I suppose you are using JPA entity beans. Yes, they can be used as the
data transfer objects(DTO). Entity has state which is a representation
of some data in a database. Entity states are managed by entity manager
in the server. When an entity is sent to a client, it becomes a detached
entity, i.e., it is no more being managed by an entity manager. When the
client sends it back to the server, one has to call merge().

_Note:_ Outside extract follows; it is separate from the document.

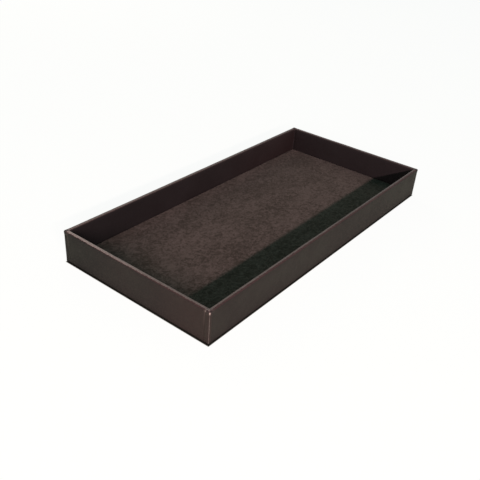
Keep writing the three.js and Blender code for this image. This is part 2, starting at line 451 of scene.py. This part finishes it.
def softened(width):
    """A modifier that rounds the cut edges of a sheet."""
    return "BEVEL", {
        "width": width, "segments": 2, "limit_method": "ANGLE", "angle_limit": SHARP_EDGE
    }


def finish_with(obj, *modifiers):
    """Adds modifiers to an object, each a type and its values, and applies them in turn."""
    make_active(obj)
    for kind, values in modifiers:
        modifier = obj.modifiers.new(kind.title(), kind)
        for key, value in values.items():
            setattr(modifier, key, value)
        bpy.ops.object.modifier_apply(modifier=modifier.name)


def give(obj, node, material, smooth_angle):
    """Smooths a finished piece, gives it its material, ties it to its body and hides the node it
    stands for.
    """
    obj.vertex_groups.clear()
    make_active(obj)
    bpy.ops.object.shade_smooth_by_angle(angle=smooth_angle)
    obj.data.materials.clear()
    obj.data.materials.append(material)
    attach(obj, BODY)
    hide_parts(node)


def saved_at_bend(radius, thickness):
    """How much shorter the middle of a sheet is round a bend than its outside, drawn sharp."""
    return 2 * radius - math.pi / 2 * (radius - thickness / 2)


# Materials


def shaded(colour, factor):
    """A colour made darker or paler."""
    return tuple(factor * part for part in colour)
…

Since transferring entity across remote method boundaries involve Java
serialization, it can be very costly if the entity is related to too
many objects, as the transitive closure gets serialized. That can
contribute to performance degradation. Do you know where the time is
being spent? Is it in the client, or in the server, etc.?
-- Sahoo
glassfish_at_javadesktop.org wrote:
> Hello,
> Don't be angry at me if I'm asking stupid questions:)
>
> I would ask that is it allowed for an EJB to return an entity bean or take an entity bean as a parameter? Or entity beans should be used only on server side?
> For example one of my EJB member returns an entity, and after 2 minutes I send it back to the EJB from my client, is it possible? Or the entity bean has a "special state" or something magic so it shouldn't be sent back?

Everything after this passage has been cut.